Sept 21 (Reuters) - U.S. stock futures rebounded on Tuesday as investors tried to shake off the risks of a contagion from the Evergrande crisis in China, while focus remained on the Federal Reserve's meeting for cues on a timeline to taper its stimulus.

Futures tracking the blue-chip Dow, which houses several economically sensitive stocks, jumped 1.1%, a day after the index tumbled 1.8% in its worst day since late-July.

World stocks, on the other hand, struggled to find footing amid concerns that a potential default by Evergrande, which owes $305 billion, could ripple across China's property sector, banks and the broader economy.

"While street wisdom is that Evergrande is not a 'Lehman risk', it is by no stretch of the imagination any meaningful comfort," analysts at Mizuho wrote in a client note.

"It could end up being China's proverbial house of cards ... with cross-sector headwinds already felt in materials/commodities."

The S&P mining index plunged 3.2% at one point on Monday as copper prices hit a one-month low. On Tuesday, miners Freeport-McMoRan Inc and Nucor Corp edged higher in thin premarket trading.

Interest rate-sensitive banking stocks also bounced, tracking a rise in Treasury yields.

At 4:36 a.m. ET, S&P 500 e-minis were up 44 points, or 1.01%, and Nasdaq 100 e-minis were up 144 points, or 0.96%.

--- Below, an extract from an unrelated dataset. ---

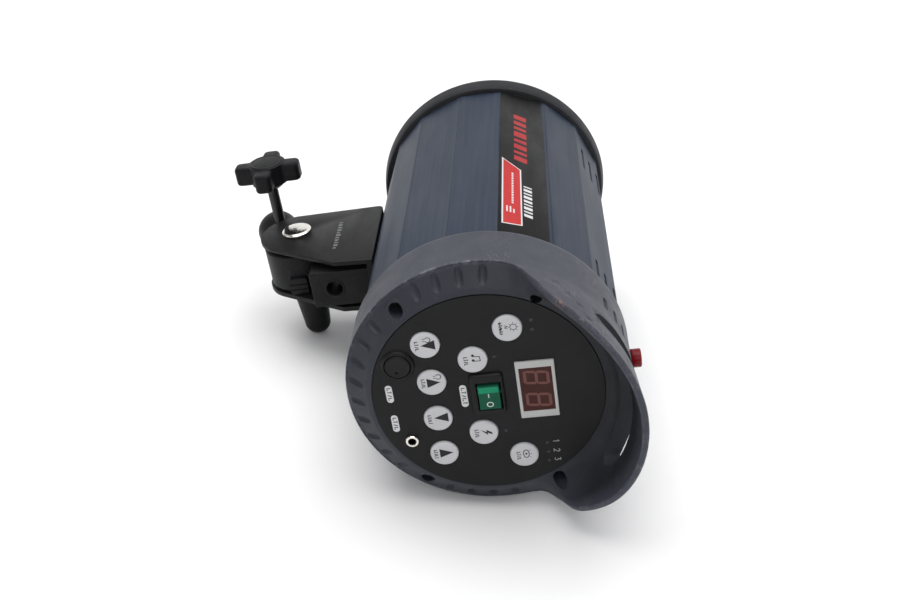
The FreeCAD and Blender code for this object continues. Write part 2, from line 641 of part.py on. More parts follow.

Wall Street's main indexes have been roiled in September, setting the S&P 500 on course to snap seven months of gains, on fears the Fed was getting ready to signal a tapering even though macroeconomic data remains mixed.

Attention on Wednesday will be on the results of the Fed's policy meeting, where the central bank is expected to lay the groundwork to ease its stimulus, although the consensus is for an actual announcement to be delayed until the November or December meetings.